Il voulait ainsi rappeler à ses alliés qu’ils ne pourraient pas se débarrasser de lui et qu’il restait incontournable dans cette nouvelle alliance peut-être en passe de s’approcher du pouvoir. Et il voulait affirmer se tenir sur le programme promu lors de la campagne des législatives, l’abrogation de la loi sur les retraites et de celle sur l’immigration, le passage du smic à 1 600 euros, au premier chef.
Mais Mélenchon sait bien que la gauche n’a pas la majorité à l’assemblée et qu’elle ne pourra pas composer un gouvernement majoritaire capable d’appliquer son programme… si tant est qu’elle le souhaite. Un gouvernement purement NFP et faisant simplement mine d’appliquer une mesure réellement favorable aux travailleurs tomberait à la première motion de censure. Les votes conjugués de la droite, du RN et des macronistes, le prétexte de la ruine économique et de la crise financière joueraient à plein. Les dirigeants du NFP n’auraient plus qu’à raconter aux historiens et aux petits enfants que, une fois de plus, ils se sont heurtés au « mur de l’argent ». C’est pourquoi les discussions entre partis de gauche pour trouver un Premier ministre en cachent certainement d’autres.
Le PS, le PCF, les écologistes et quelques autres semblent tentés par une alliance avec les macronistes, à condition d’hériter de Matignon et de suffisamment de postes. Une fraction des macronistes n’y seraient pas opposés.
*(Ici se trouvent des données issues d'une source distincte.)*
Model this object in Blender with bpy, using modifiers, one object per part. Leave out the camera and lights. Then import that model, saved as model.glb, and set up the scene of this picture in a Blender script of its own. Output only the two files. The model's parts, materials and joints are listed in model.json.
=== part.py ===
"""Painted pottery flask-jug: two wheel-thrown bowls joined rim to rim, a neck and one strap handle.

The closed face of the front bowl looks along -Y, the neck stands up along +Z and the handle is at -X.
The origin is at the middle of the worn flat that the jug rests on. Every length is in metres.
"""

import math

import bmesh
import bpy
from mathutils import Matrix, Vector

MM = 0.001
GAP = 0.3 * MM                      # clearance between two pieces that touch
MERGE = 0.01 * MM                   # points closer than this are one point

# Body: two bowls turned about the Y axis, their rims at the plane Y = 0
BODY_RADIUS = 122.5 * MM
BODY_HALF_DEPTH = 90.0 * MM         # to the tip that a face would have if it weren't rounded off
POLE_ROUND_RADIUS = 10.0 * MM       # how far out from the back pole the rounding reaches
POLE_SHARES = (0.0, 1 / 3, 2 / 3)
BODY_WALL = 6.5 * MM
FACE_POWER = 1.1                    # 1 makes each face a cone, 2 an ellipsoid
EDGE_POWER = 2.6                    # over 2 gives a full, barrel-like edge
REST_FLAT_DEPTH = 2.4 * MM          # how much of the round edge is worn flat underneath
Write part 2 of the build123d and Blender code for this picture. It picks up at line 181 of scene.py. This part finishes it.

Un arrangement aussi grossier révolterait tous les électeurs populaires qui vomissent Macron et les siens mais assurerait une certaine continuité politique rassurante pour les possédants. De plus, Mélenchon et LFI, dans la posture d’opposants de gauche intraitables, pourraient conserver une part de leur crédit électoral. C’est probablement cette perspective que préparait aussi Mélenchon en parlant de victoire au soir du résultat.
Mercredi 10 juillet, une autre option se faisait jour : un gouvernement dirigé par un homme de droite consensuel, c’est-à-dire prêt à étrangler les travailleurs sans s’allier immédiatement avec le RN, appuyé sur les restes des macronistes, la droite et des députés arrachés à la gauche. Le Front républicain et la prétendue victoire de la gauche pourraient donc conduire à un gouvernement de droite !
Dans tous les cas de figure, la situation économique sera invoquée pour poursuivre une politique anti-ouvrière, telle qu’elle est définie par le Medef et exigée par le grand patronat.
En tout cas, Macron finira par appeler un Premier ministre. Même après avoir semé le désordre parmi les gestionnaires de l’ordre bourgeois, il reste, de par sa fonction, une garantie de continuité de cet ordre. Il devra s’entendre avec les chefs de partis et une équipe émergera. Mais aucune question ne sera réglée. Non seulement les travailleurs ne verront aucune de leurs revendications vitales satisfaites mais, plus ou moins rapidement, de nouvelles attaques interviendront.
Alors, quelle que soit l’issue de la crise politique en cours, les travailleurs ne pourront compter que sur leur propre mobilisation pour faire valoir leurs intérêts.